When Christ calls a man, he bids him come and die. Come and die.
When Jesus taught about the present reality of the Kingdom of Heaven here on earth he often used parables that began with the phrase “You have heard it said…. but I say…” Using this structure, Jesus acknowledged existing worldviews, laws, and practices but called his followers forward to something more - a new understanding of God. And there is such wisdom and beauty in the parables. “You have heard that it was said, ‘You shall love your neighbor and hate your enemy. ’But I say to you, Love your enemies and pray for those who persecute you…” (Mat. 5:43-44) This call, among many others, is still as relevant for us today as it was in the First Century. But while each parable teaches a different lesson, the structure of the parables is the same. The common, repeated element in Jesus’ message is a calling forward into something new. “You have heard it said… but I say…” We have centered the specific lessons because they’re radical, dramatic, demonstrations of God’s love for the world, but perhaps we’ve too often ignored the transformative call forward that is repeated in each and every story. We’ve planted a flag in the lessons as things to defend, rather than allowing God to continue to bring new life out of that which we already know. Faith is not trusting in what we have heard but in Christ himself.

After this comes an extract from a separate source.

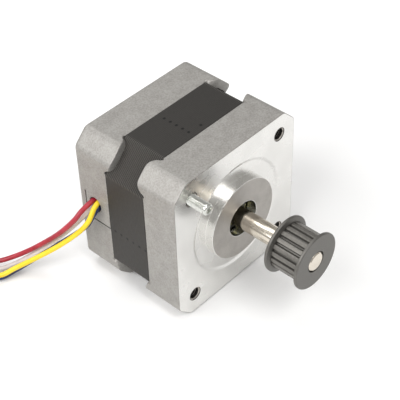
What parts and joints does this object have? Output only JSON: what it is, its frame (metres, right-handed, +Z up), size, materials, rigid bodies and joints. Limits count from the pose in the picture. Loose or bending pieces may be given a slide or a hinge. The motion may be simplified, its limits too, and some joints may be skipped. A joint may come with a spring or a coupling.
{
  "type": "stepper motor with timing belt pulley",
  "caption": "Flanged timing belt pulley pressed on the shaft of a square stepper motor, which turns it and carries it, with flying leads.",
  "frame": {"origin": "on the resting plane, under the middle of the box round the motor and shaft, the free leads not counted", "axes": "the shaft and pulley point along -Y, the motor body runs back along +Y, the leads leave on -X, +Z is up"},
  "size_m": [0.1056, 0.0921, 0.0423],
  "materials": {
    "cast_aluminium": "die-cast, bead-blasted grey, machined bright on the mounting face",
    "lamination_steel": "blackened silicon steel laminations",
    "rotor_steel": "punched silicon steel",
    "shaft_steel": "ground and polished",
    "bearing_steel": "ground bearing steel with a film of grease",
    "pulley_steel": "sintered steel, black oxide",
    "zinc_plate": "bright zinc plated steel",
    "magnet": "nickel-plated magnet",
    "nylon": "moulded nylon",
    "copper_wire": "enamelled copper wire",
    "circuit_board": "glass-epoxy board",
    "tinned_copper": "tinned",
    "lead_red": "extruded insulation",
    "lead_yellow": "extruded insulation",
    "lead_blue": "extruded insulation",
    "lead_white": "extruded insulation",
    "tie_plastic": "moulded nylon tie"
  },
  "bodies": {
    "motor_body": {"front_end_cap": "cast_aluminium", "rear_end_cap": "cast_aluminium", "lead_outlet_insert": "cast_aluminium", "stator_core": "lamination_steel", "stator_coil_1": "copper_wire", "stator_coil_2": "copper_wire", "stator_coil_3": "copper_wire", "stator_coil_4": "copper_wire", "stator_coil_5": "copper_wire", "stator_coil_6": "copper_wire", "stator_coil_7": "copper_wire", "stator_coil_8": "copper_wire", "front_insulator": "nylon", "rear_insulator": "nylon", "termination_board": "circuit_board", "case_screw_1": "zinc_plate", "case_screw_2": "zinc_plate", "case_screw_3": "zinc_plate", "case_screw_4": "zinc_plate", "mounting_set_screw": "zinc_plate", "front_bearing_outer_ring": "bearing_steel", "rear_bearing_outer_ring": "bearing_steel", "bearing_preload_washer": "shaft_steel", "lead_red": "lead_red", "lead_tip_red": "tinned_copper", "lead_white": "lead_white", "lead_tip_white": "tinned_copper", "lead_yellow": "lead_yellow", "lead_tip_yellow": "tinned_copper", "lead_blue": "lead_blue", "lead_tip_blue": "tinned_copper", "lead_coil": "lead_white", "lead_coil_tie": "tie_plastic"},
    "rotor": {"motor_shaft": "shaft_steel", "rotor_cup_front": "rotor_steel", "rotor_magnet": "magnet", "rotor_cup_rear": "rotor_steel", "rotor_spacer_front": "shaft_steel", "rotor_spacer_rear": "shaft_steel", "front_bearing_inner_ring": "bearing_steel", "rear_bearing_inner_ring": "bearing_steel", "pulley_toothed_body": "pulley_steel", "pulley_rear_flange": "pulley_steel", "pulley_front_flange": "pulley_steel"},
    "front_ball_set": {"front_bearing_balls": "bearing_steel"},
    "rear_ball_set": {"rear_bearing_balls": "bearing_steel"}
  },
  "joints": [
    {"name": "rotor_spin", "type": "hinge", "parent": "motor_body", "child": "rotor", "pos_m": [0, -0.00425, 0.02115], "axis": [0, -1, 0], "continuous": true},
    {"name": "front_balls_orbit", "type": "hinge", "parent": "motor_body", "child": "front_ball_set", "pos_m": [0, -0.00075, 0.02115], "axis": [0, -1, 0], "continuous": true},
    {"name": "rear_balls_orbit", "type": "hinge", "parent": "motor_body", "child": "rear_ball_set", "pos_m": [0, 0.02425, 0.02115], "axis": [0, -1, 0], "continuous": true}
  ],
  "couplings": [
    {"joint": "front_balls_orbit", "follows": "rotor_spin", "ratio": 0.3821},
    {"joint": "rear_balls_orbit", "follows": "rotor_spin", "ratio": 0.3821}
  ]
}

God isn’t calling me to dig in my heels and defend the hill where I planted a flag long ago. God calls me down off the hill to come and die. God calls me to lace up my shoes each morning, and head out knowing that when I get back I might need help up the stairs. I might need a plastic non-slip mat in the shower. I might need a wheelchair. But God promises new life on the other side. God promises that in the letting go, in the dying, God will make all things new.
And so may the Jesus tradition be known for daily lacing up and letting go rather than a single stagnant perspective. May we be known for the journey and the cycle, dying to ourselves and our own certainty and being reborn in the Spirit’s movement wherever it may be. And may we be known for encouraging one another along the journey of dying and rising rather than yelling from our holy hills.